The riad is located within the walls of Fes El Bali, one of the worlds’ oldest still operational walled cities. Its streets are pedestrian only, too narrow for vehicles. We were met at one of the gates by Abdou from the riad along with a man and his hand cart. They put all the luggage into the cart and off it went. I leapt into action following the cart directly. There was no way I was going to let it out of my sight.

As soon as we went through the gate into the medina it was like “POW” we were in a time warp and different dimension. It was like walking into a land of a thousand fairytales in a maze of tiny streets. The streets were lined with little shops, each with a story. The first one I noticed was a cobbler working on a leather piece, his space was about 10’ square. He sat prominent in the window framed like a painting by shoes, materials and tools that lined the walls and piled the counters. The streets range from 3-8 feet wide. Trying to keep up with the cart I rushed passed a stream of people, donkeys, and carts all flowing peacefully through the streets. The sights, sounds and intimacy of the medina were intoxicating. We turned left and right too many times to recount until reaching the Riad Kettani.

We walked through the doors into an oasis that would be ours for the next 6 days. We landed in a courtyard with a fountain and seating. Tile and plaster carved walls with balconies led up to a glass covered ceiling 3 stories up.

We were greeted lovingly by Latifa who brought us warm wet towels to wash away any unpleasantness and hot Moroccan tea to replenish. We rested in the courtyard before being shown our rooms. The rooms were very spacious with tall ceilings. Beautiful tile and woodwork lined the surfaces. The space truly felt welcoming, like a second home. Soon after arrival we heard the call to prayer. All the business with scams that had me fragile seemed just like foolishness now. Just a way of doing business I was not accustomed to.
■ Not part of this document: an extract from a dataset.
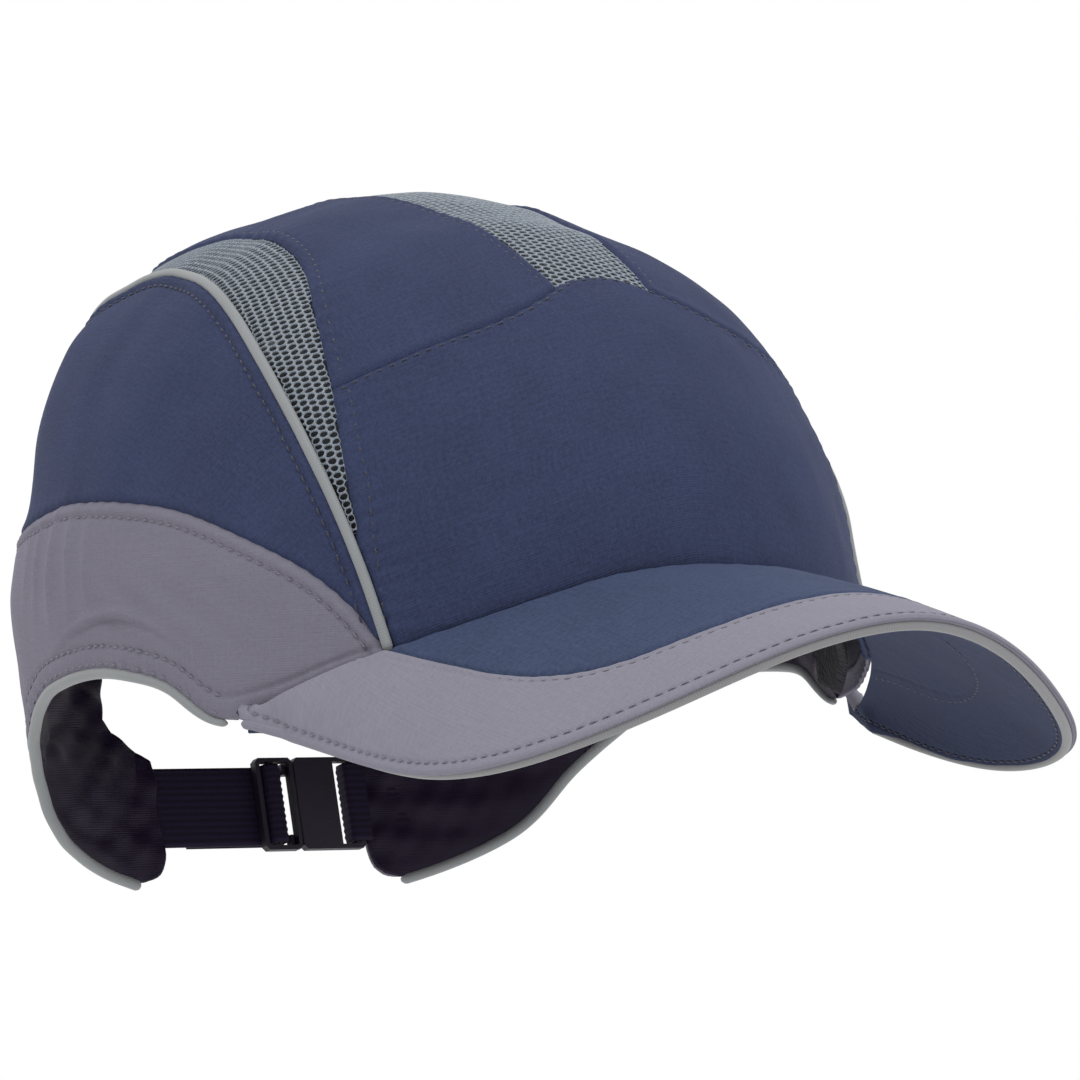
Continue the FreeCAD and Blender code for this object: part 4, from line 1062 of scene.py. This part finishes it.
# The cloth is drawn past the board at the corners: y and z of the tips of the seam and of the edge.
RIGHT_TIPS = ((-52.3, -16.8), (-53.2, -19.2))
LEFT_TIPS = ((-47.4, -13.6), (-48.4, -16.0))
PEAK_CAMBER, PEAK_END = 1.5, 0.996
HALF_BINDING = 1.9
CLOTH_TOP, CLOTH_THICKNESS = 1.7, 0.7


def with_tips(line, which):
    """A line of the peak from its left end to its right, drawn out to the tips of its cloth."""
    first, last = mirrored(from_side(*LEFT_TIPS[which])), from_side(*RIGHT_TIPS[which])
    return resample(np.concatenate([first[None], smooth_line(line, 801), last[None]]), 801)


peak_inner = with_tips(peak_seam, 0)
peak_inner = peak_inner + crown_normal(on_crown(peak_inner)) * (
    0.35 + HALF_BINDING * np.abs(np.linspace(-1.0, 1.0, 801)) ** 3)[:, None]
peak_outer = with_tips(across_centre(np.array(PEAK_EDGE, float)), 1)
outer_foot = on_crown(peak_outer)
outer_facing = crown_normal(outer_foot)
stand_off = np.einsum("ij,ij->i", peak_outer - outer_foot, outer_facing)
peak_outer = peak_outer + outer_facing * np.maximum(0.0, HALF_BINDING + 0.4 - stand_off)[:, None]
border_curve = smooth_line(np.array([(x, y, 0.0) for x, y in BORDER_LINE]), 201)


def along_line(line, across):
    """Points of a line at -1 to 1 from its first end to its last."""
    place = (np.clip(across, -1.0, 1.0) + 1.0) / 2.0 * (len(line) - 1)
    return read_along(place, np.arange(len(line)), line)


def peak_point(across, out):
    """Points of the peak's middle face: across is -1 at its left corner and 1 at its right, out is 0 to 1."""
    inner, outer = along_line(peak_inner, across), along_line(peak_outer, across)
    point = inner + (outer - inner) * out[..., None]
    point[..., 2] += PEAK_CAMBER * 4.0 * out * (1.0 - out)
    return point


def peak_normal(across, out):
    step = 0.01
    sideways = peak_point(across + step, out) - peak_point(across - step, out)
    outward = peak_point(across, out + step) - peak_point(across, out - step)
    return unit(np.cross(sideways, outward))


def peak_width(across):
    return np.linalg.norm(along_line(peak_outer, across) - along_line(peak_inner, across), axis=-1)


def border_share(across):
    """Where the border starts, as a share of the way out to the edge."""
    return np.where(np.abs(across) < BORDER_LINE[-1][0],
                    np.maximum(0.0, np.interp(np.abs(across), border_curve[:, 0], border_curve[:, 1])), 0.0)


border_3d = peak_point(np.linspace(-0.72, 0.72, 401), border_share(np.linspace(-0.72, 0.72, 401)))


def peak_waves(points):
    """The peak's cloth is stretched over the board, with very slight unevenness."""
    return 0.10 * waves(points, 26.0, 31) + 0.05 * waves(points, 9.0, 32)


def peak_block(start, end, reach, columns, rows, side, relief):
    """A block of cloth on one face of the peak between two shares of the way out, out to +-reach across."""
    across = np.linspace(-reach, reach, columns)[:, None] * np.ones(rows)
    first, last = start(across), end(across)
    out = first + (last - first) * np.linspace(0.0, 1.0, rows)[None, :]
    points, normals = peak_point(across, out), peak_normal(across, out) * side
    width = peak_width(across)
    rise = CLOTH_TOP + relief(points, out * width, (1.0 - out) * width)
    places = np.stack([points[..., 0], points[..., 1], np.zeros_like(out)], -1)
    return points, normals, rise, places


def at_seam(across):
    return 0.1 / peak_width(across)


def at_binding(across):
    return 1.0 - 0.4 / peak_width(across)


def at_edge(across):
    return 1.0 + 0.5 / peak_width(across)


def border_from(sign):
    return lambda across: np.maximum(at_seam(across), border_share(across) + sign * 0.1 / peak_width(across))


BORDER_ROWS = (2.1,)
EDGE_ROWS = (1.9,)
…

KhalibOur riad arranged a guide, Khalib, to take us on various excursions. We started with the old Medina where 156, 000 people live in the compact maze. The medina is full of craftsmen: weavers, leather goods, wood carvers, metal workers, potters, tile workers…. Khalib explained while tourism is very important to their economy, the medina was for the local people. Most business in the medina was done by men. The men wore a combination of western clothes and djellabas (robes). The women, mostly consumers, wore djellabas and head scarfs. There were also lots of what seemed to be homeless cats, many were kittens. Deb saved table scraps and would feed them; the locals would smile at her approvingly.

Always with the call to prayer there would be scurrying of people going to their places of worship. The were 50 mosques within the walls. While we weren’t invited into the mosques, the doors were always open and the street being very narrow provided a good view.
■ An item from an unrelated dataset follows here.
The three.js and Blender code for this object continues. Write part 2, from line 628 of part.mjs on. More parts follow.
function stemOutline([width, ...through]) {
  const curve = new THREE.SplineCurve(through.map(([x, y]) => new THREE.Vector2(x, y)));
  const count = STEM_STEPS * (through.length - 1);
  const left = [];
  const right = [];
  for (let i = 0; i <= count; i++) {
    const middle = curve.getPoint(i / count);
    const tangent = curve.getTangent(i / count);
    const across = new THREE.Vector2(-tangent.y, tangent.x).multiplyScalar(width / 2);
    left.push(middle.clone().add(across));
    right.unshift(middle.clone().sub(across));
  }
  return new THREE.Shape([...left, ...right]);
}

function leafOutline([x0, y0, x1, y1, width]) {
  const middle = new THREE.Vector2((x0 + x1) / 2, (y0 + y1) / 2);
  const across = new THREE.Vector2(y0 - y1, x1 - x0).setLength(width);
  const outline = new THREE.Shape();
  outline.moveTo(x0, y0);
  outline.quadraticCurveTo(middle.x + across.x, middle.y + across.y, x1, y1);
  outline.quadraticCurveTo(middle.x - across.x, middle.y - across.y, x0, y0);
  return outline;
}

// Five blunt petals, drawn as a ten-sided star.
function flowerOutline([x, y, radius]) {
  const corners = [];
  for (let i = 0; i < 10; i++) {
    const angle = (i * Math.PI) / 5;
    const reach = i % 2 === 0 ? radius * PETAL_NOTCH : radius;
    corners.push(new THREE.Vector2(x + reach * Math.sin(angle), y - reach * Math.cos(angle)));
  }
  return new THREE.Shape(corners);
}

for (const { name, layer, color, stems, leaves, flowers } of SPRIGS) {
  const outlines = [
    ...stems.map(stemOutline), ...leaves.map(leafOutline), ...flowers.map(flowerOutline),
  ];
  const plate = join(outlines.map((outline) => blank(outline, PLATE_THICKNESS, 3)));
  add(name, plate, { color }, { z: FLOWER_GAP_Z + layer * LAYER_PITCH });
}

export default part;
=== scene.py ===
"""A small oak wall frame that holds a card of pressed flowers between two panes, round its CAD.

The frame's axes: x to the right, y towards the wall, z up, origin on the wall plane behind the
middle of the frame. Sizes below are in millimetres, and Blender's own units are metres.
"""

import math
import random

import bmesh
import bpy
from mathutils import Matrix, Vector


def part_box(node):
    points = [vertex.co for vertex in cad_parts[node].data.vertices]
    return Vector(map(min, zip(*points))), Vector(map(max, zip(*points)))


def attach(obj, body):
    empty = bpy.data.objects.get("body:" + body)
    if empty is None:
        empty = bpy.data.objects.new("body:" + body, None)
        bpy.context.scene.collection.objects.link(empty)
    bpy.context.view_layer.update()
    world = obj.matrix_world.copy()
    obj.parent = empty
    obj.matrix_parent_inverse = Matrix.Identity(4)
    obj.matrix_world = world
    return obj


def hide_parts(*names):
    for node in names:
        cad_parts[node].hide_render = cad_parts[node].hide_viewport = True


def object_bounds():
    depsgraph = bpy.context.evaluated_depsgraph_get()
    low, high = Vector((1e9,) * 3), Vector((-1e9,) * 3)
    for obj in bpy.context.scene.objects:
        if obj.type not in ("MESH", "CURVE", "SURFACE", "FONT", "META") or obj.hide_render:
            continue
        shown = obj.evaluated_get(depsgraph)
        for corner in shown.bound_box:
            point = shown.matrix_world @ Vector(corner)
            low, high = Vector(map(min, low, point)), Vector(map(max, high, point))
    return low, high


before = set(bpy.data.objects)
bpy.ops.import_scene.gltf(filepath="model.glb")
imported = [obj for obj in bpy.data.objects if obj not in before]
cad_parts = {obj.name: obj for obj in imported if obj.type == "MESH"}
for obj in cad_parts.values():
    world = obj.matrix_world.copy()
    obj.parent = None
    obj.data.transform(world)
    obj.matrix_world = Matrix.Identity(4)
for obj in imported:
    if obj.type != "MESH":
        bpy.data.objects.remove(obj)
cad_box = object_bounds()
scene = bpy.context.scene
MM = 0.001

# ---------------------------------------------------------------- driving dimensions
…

Khalib lead us through sections of the medina at a steady pace: craft, practical goods, food, meat market and the tannery. We briefly touched on the larger city of Fes, the second largest city in Morocco with 1.1 million people.

Our first trip out of Fes the next day brought us to Volubilis, an ancient Roman and Berber city in operation from the 3rd century BC to the 11th century AD. Beautiful stone ruins met with the dirt and sky in a hot and mostly arid climate. Then on to Meknes a medium sized city, now known for the place I got food poisoning, as I can’t remember anything particularly interesting about it.

I missed going to the Atlas mountains the next day as I purged. The best thing about the illness was I had no pain, just a fever and evacuation. I was however in a fasting dreamlike state for the rest of the trip with an elevated temp each evening. I didn’t really mind, I loved Fes, a lovely place to convalesce.

Fes is very special. The tiny streets full of life, holding on to a culture centuries old. There something grounding about being so close to so many people who devout to their culture and religion with the call to prayer 5x a day. It brings a continual reminder of the present moment, our purpose and intent.

I would have loved to spend more time just hanging around the medina observing, as everything we did was at a pace that kept us moving through spaces. To sit quietly and listen would have brought a deeper meaning to this magical place.

The only word I can remember in Arabic is “shukraan” which means thank you.  Shukraan Fes, I look forward to returning one day.